### SHORT TASK
Output every entry exactly as given.

### DATA SUPPLIED
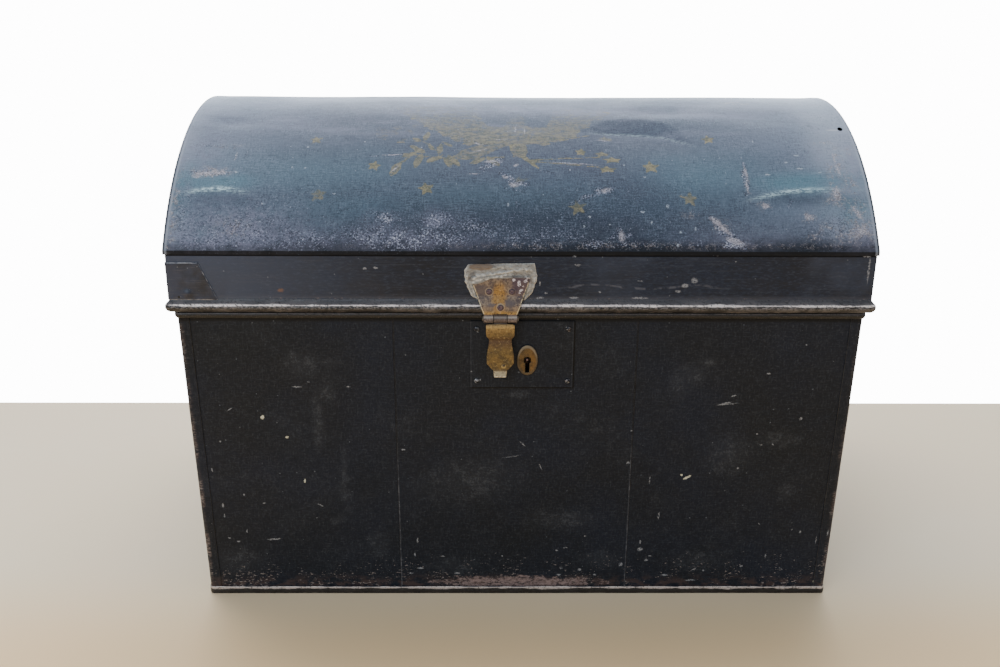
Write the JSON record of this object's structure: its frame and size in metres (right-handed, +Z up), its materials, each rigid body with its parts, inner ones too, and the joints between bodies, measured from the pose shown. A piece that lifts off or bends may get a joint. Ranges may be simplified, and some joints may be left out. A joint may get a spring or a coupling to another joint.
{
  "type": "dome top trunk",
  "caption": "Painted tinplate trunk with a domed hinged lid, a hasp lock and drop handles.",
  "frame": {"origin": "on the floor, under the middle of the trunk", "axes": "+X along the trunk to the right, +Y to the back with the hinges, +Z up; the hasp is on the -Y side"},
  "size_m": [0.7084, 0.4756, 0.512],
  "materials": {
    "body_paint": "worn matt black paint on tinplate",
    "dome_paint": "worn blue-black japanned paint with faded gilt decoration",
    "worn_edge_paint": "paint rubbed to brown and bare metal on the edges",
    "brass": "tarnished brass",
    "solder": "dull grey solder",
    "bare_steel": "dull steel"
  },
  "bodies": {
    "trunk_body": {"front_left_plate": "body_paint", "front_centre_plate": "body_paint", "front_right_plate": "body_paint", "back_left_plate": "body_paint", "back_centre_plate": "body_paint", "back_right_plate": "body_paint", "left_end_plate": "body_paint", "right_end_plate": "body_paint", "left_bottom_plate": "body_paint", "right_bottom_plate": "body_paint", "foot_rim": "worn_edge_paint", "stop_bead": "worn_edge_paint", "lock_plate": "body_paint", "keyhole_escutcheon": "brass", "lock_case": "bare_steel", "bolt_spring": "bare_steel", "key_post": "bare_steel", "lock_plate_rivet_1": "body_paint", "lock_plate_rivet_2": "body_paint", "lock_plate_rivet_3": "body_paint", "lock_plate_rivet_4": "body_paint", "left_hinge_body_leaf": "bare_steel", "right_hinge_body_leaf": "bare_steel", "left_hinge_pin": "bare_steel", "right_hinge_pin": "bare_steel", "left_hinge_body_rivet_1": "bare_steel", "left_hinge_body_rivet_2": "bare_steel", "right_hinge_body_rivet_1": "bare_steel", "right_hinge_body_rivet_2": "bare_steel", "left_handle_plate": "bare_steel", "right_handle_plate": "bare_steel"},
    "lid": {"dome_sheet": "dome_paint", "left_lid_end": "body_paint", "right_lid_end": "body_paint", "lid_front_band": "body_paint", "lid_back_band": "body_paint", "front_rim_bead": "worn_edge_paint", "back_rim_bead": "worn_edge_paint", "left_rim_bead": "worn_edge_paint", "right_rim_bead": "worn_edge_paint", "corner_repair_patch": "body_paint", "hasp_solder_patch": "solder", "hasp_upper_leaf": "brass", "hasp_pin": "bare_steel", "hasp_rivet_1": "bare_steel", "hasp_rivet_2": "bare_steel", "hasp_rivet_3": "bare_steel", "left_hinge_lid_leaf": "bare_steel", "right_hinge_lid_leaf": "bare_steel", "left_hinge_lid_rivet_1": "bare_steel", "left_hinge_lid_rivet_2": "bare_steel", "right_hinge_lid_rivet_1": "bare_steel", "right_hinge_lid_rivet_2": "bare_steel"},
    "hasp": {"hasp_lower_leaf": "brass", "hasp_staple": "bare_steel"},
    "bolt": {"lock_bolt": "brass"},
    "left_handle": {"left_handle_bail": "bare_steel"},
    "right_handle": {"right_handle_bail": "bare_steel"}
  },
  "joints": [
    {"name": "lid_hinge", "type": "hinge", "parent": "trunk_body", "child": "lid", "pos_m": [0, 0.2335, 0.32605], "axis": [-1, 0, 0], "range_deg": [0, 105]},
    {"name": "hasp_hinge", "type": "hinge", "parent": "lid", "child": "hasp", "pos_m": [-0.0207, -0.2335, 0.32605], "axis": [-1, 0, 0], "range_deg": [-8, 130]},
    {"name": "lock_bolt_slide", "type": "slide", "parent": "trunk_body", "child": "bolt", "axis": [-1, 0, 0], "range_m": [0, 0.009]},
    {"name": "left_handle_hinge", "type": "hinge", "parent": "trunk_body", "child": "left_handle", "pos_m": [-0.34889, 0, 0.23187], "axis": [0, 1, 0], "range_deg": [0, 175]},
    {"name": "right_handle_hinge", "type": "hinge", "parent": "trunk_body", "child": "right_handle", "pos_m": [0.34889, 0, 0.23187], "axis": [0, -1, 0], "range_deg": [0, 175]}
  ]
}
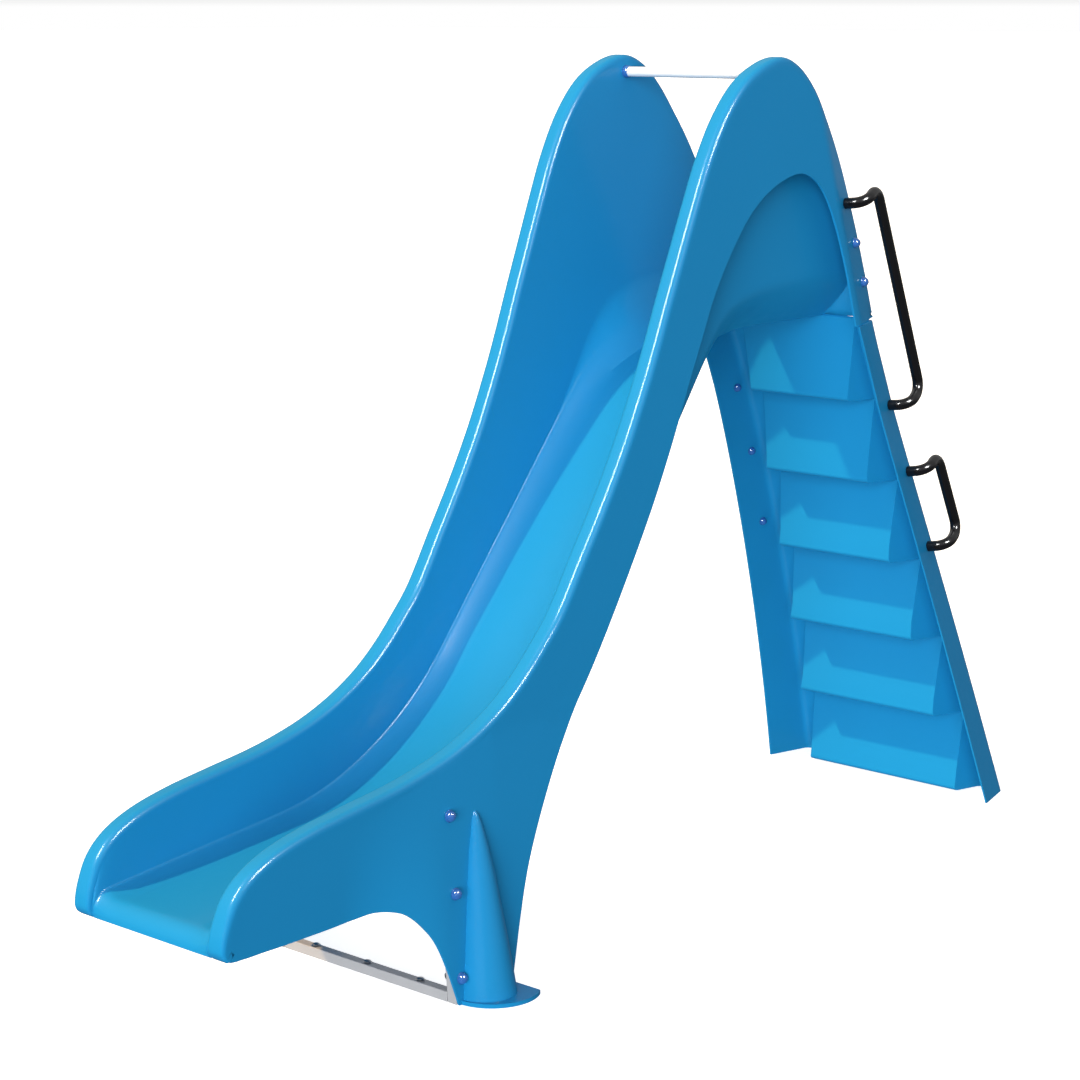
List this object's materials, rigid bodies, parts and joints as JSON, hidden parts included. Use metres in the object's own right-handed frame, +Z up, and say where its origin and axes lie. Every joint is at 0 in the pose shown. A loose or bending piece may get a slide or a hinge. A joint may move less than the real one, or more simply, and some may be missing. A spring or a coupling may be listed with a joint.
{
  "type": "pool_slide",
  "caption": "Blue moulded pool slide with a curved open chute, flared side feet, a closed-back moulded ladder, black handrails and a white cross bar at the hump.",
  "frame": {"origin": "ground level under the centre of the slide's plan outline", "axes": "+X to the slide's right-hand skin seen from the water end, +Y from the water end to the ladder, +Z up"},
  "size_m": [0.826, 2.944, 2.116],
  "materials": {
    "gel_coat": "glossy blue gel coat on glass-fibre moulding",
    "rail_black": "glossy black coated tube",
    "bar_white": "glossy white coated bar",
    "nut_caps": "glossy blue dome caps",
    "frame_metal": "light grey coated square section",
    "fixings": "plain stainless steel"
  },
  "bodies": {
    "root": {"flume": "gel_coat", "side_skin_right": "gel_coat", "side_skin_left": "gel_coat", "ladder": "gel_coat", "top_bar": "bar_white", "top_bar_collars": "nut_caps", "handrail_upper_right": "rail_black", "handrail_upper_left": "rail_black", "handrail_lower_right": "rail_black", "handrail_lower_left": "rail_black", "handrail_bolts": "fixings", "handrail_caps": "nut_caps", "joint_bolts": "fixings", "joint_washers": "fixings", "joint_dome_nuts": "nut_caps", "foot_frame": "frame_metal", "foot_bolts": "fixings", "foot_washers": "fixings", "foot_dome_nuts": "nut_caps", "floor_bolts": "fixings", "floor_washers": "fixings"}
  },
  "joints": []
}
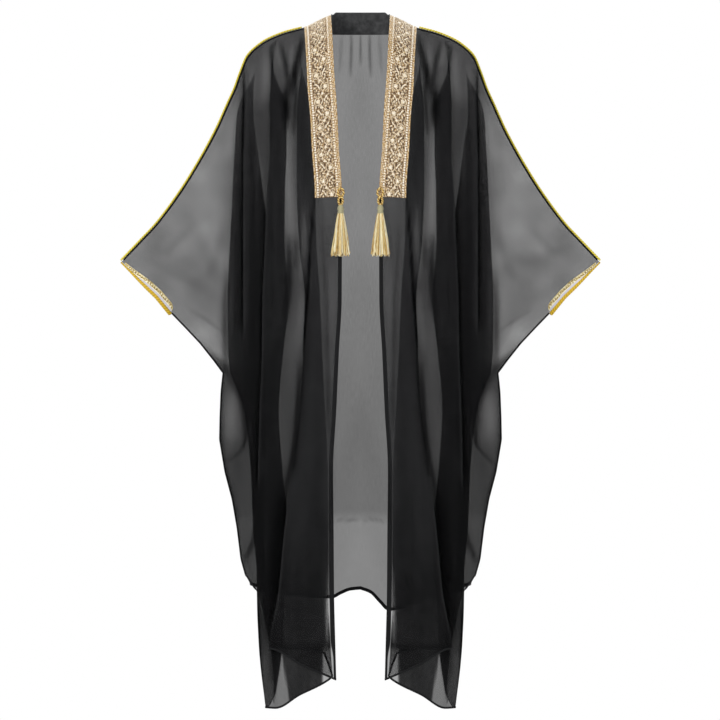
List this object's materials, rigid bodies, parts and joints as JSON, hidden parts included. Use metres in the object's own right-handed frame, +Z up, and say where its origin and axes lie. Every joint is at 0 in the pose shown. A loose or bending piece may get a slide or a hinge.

### REPLY TO THE EXERCISE
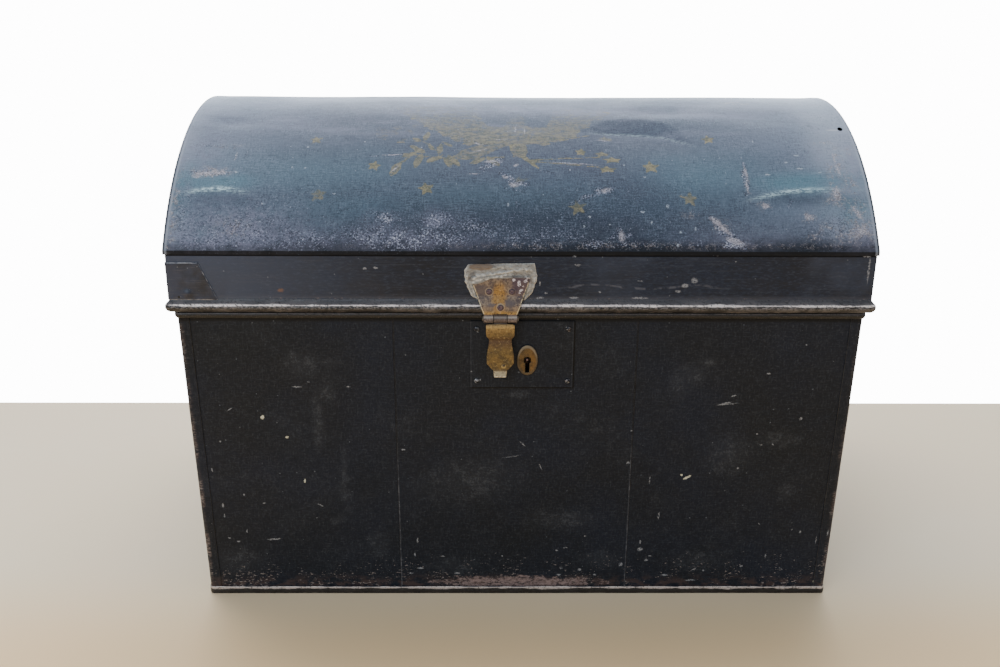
Write the JSON record of this object's structure: its frame and size in metres (right-handed, +Z up), its materials, each rigid body with its parts, inner ones too, and the joints between bodies, measured from the pose shown. A piece that lifts off or bends may get a joint. Ranges may be simplified, and some joints may be left out. A joint may get a spring or a coupling to another joint.
{
  "type": "dome top trunk",
  "caption": "Painted tinplate trunk with a domed hinged lid, a hasp lock and drop handles.",
  "frame": {"origin": "on the floor, under the middle of the trunk", "axes": "+X along the trunk to the right, +Y to the back with the hinges, +Z up; the hasp is on the -Y side"},
  "size_m": [0.7084, 0.4756, 0.512],
  "materials": {
    "body_paint": "worn matt black paint on tinplate",
    "dome_paint": "worn blue-black japanned paint with faded gilt decoration",
    "worn_edge_paint": "paint rubbed to brown and bare metal on the edges",
    "brass": "tarnished brass",
    "solder": "dull grey solder",
    "bare_steel": "dull steel"
  },
  "bodies": {
    "trunk_body": {"front_left_plate": "body_paint", "front_centre_plate": "body_paint", "front_right_plate": "body_paint", "back_left_plate": "body_paint", "back_centre_plate": "body_paint", "back_right_plate": "body_paint", "left_end_plate": "body_paint", "right_end_plate": "body_paint", "left_bottom_plate": "body_paint", "right_bottom_plate": "body_paint", "foot_rim": "worn_edge_paint", "stop_bead": "worn_edge_paint", "lock_plate": "body_paint", "keyhole_escutcheon": "brass", "lock_case": "bare_steel", "bolt_spring": "bare_steel", "key_post": "bare_steel", "lock_plate_rivet_1": "body_paint", "lock_plate_rivet_2": "body_paint", "lock_plate_rivet_3": "body_paint", "lock_plate_rivet_4": "body_paint", "left_hinge_body_leaf": "bare_steel", "right_hinge_body_leaf": "bare_steel", "left_hinge_pin": "bare_steel", "right_hinge_pin": "bare_steel", "left_hinge_body_rivet_1": "bare_steel", "left_hinge_body_rivet_2": "bare_steel", "right_hinge_body_rivet_1": "bare_steel", "right_hinge_body_rivet_2": "bare_steel", "left_handle_plate": "bare_steel", "right_handle_plate": "bare_steel"},
    "lid": {"dome_sheet": "dome_paint", "left_lid_end": "body_paint", "right_lid_end": "body_paint", "lid_front_band": "body_paint", "lid_back_band": "body_paint", "front_rim_bead": "worn_edge_paint", "back_rim_bead": "worn_edge_paint", "left_rim_bead": "worn_edge_paint", "right_rim_bead": "worn_edge_paint", "corner_repair_patch": "body_paint", "hasp_solder_patch": "solder", "hasp_upper_leaf": "brass", "hasp_pin": "bare_steel", "hasp_rivet_1": "bare_steel", "hasp_rivet_2": "bare_steel", "hasp_rivet_3": "bare_steel", "left_hinge_lid_leaf": "bare_steel", "right_hinge_lid_leaf": "bare_steel", "left_hinge_lid_rivet_1": "bare_steel", "left_hinge_lid_rivet_2": "bare_steel", "right_hinge_lid_rivet_1": "bare_steel", "right_hinge_lid_rivet_2": "bare_steel"},
    "hasp": {"hasp_lower_leaf": "brass", "hasp_staple": "bare_steel"},
    "bolt": {"lock_bolt": "brass"},
    "left_handle": {"left_handle_bail": "bare_steel"},
    "right_handle": {"right_handle_bail": "bare_steel"}
  },
  "joints": [
    {"name": "lid_hinge", "type": "hinge", "parent": "trunk_body", "child": "lid", "pos_m": [0, 0.2335, 0.32605], "axis": [-1, 0, 0], "range_deg": [0, 105]},
    {"name": "hasp_hinge", "type": "hinge", "parent": "lid", "child": "hasp", "pos_m": [-0.0207, -0.2335, 0.32605], "axis": [-1, 0, 0], "range_deg": [-8, 130]},
    {"name": "lock_bolt_slide", "type": "slide", "parent": "trunk_body", "child": "bolt", "axis": [-1, 0, 0], "range_m": [0, 0.009]},
    {"name": "left_handle_hinge", "type": "hinge", "parent": "trunk_body", "child": "left_handle", "pos_m": [-0.34889, 0, 0.23187], "axis": [0, 1, 0], "range_deg": [0, 175]},
    {"name": "right_handle_hinge", "type": "hinge", "parent": "trunk_body", "child": "right_handle", "pos_m": [0.34889, 0, 0.23187], "axis": [0, -1, 0], "range_deg": [0, 175]}
  ]
}
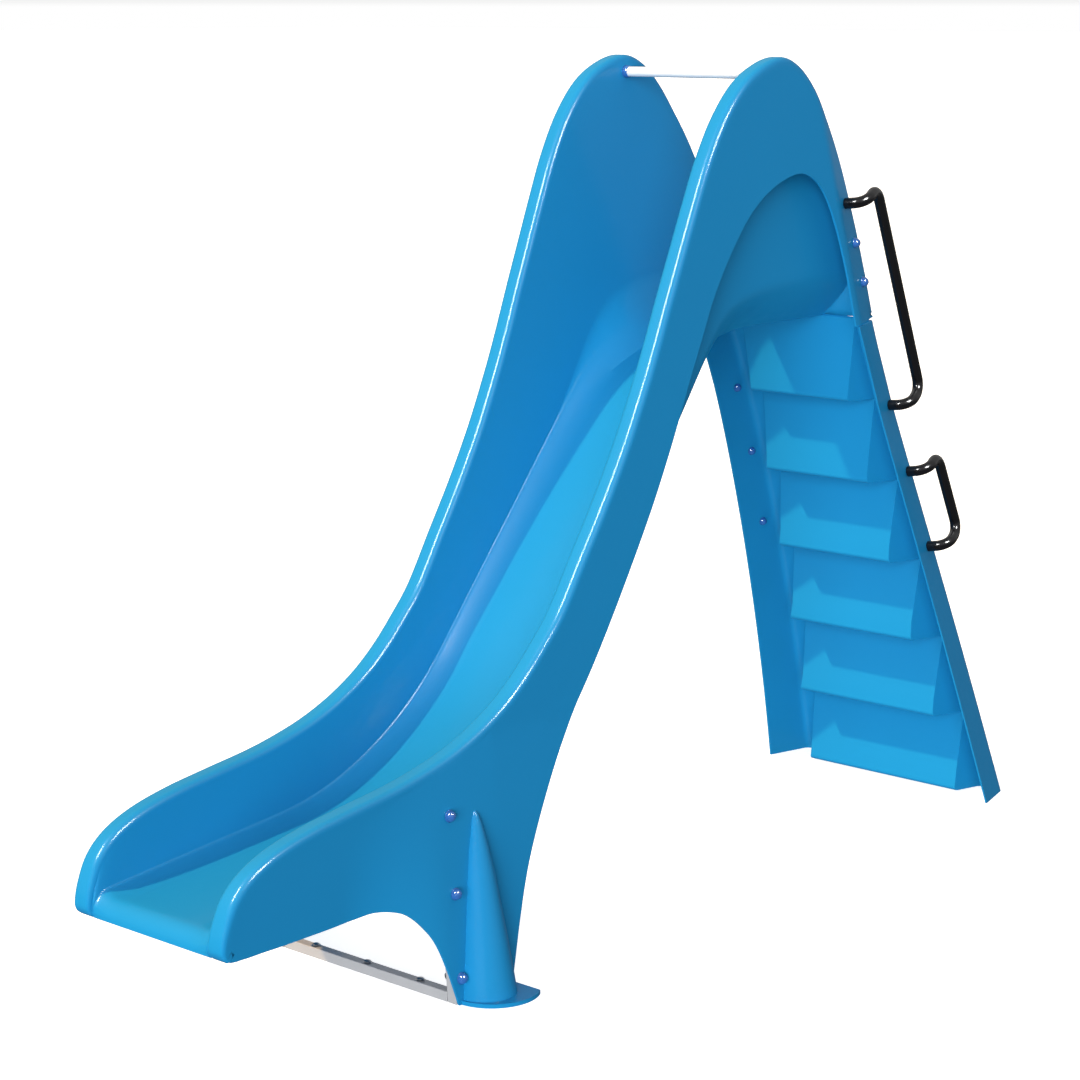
List this object's materials, rigid bodies, parts and joints as JSON, hidden parts included. Use metres in the object's own right-handed frame, +Z up, and say where its origin and axes lie. Every joint is at 0 in the pose shown. A loose or bending piece may get a slide or a hinge. A joint may move less than the real one, or more simply, and some may be missing. A spring or a coupling may be listed with a joint.
{
  "type": "pool_slide",
  "caption": "Blue moulded pool slide with a curved open chute, flared side feet, a closed-back moulded ladder, black handrails and a white cross bar at the hump.",
  "frame": {"origin": "ground level under the centre of the slide's plan outline", "axes": "+X to the slide's right-hand skin seen from the water end, +Y from the water end to the ladder, +Z up"},
  "size_m": [0.826, 2.944, 2.116],
  "materials": {
    "gel_coat": "glossy blue gel coat on glass-fibre moulding",
    "rail_black": "glossy black coated tube",
    "bar_white": "glossy white coated bar",
    "nut_caps": "glossy blue dome caps",
    "frame_metal": "light grey coated square section",
    "fixings": "plain stainless steel"
  },
  "bodies": {
    "root": {"flume": "gel_coat", "side_skin_right": "gel_coat", "side_skin_left": "gel_coat", "ladder": "gel_coat", "top_bar": "bar_white", "top_bar_collars": "nut_caps", "handrail_upper_right": "rail_black", "handrail_upper_left": "rail_black", "handrail_lower_right": "rail_black", "handrail_lower_left": "rail_black", "handrail_bolts": "fixings", "handrail_caps": "nut_caps", "joint_bolts": "fixings", "joint_washers": "fixings", "joint_dome_nuts": "nut_caps", "foot_frame": "frame_metal", "foot_bolts": "fixings", "foot_washers": "fixings", "foot_dome_nuts": "nut_caps", "floor_bolts": "fixings", "floor_washers": "fixings"}
  },
  "joints": []
}
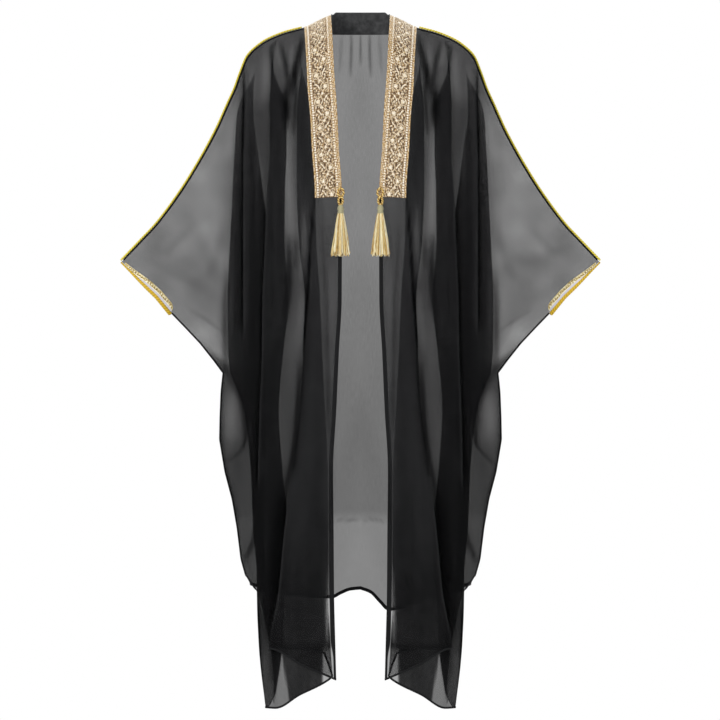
List this object's materials, rigid bodies, parts and joints as JSON, hidden parts included. Use metres in the object's own right-handed frame, +Z up, and say where its origin and axes lie. Every joint is at 0 in the pose shown. A loose or bending piece may get a slide or a hinge.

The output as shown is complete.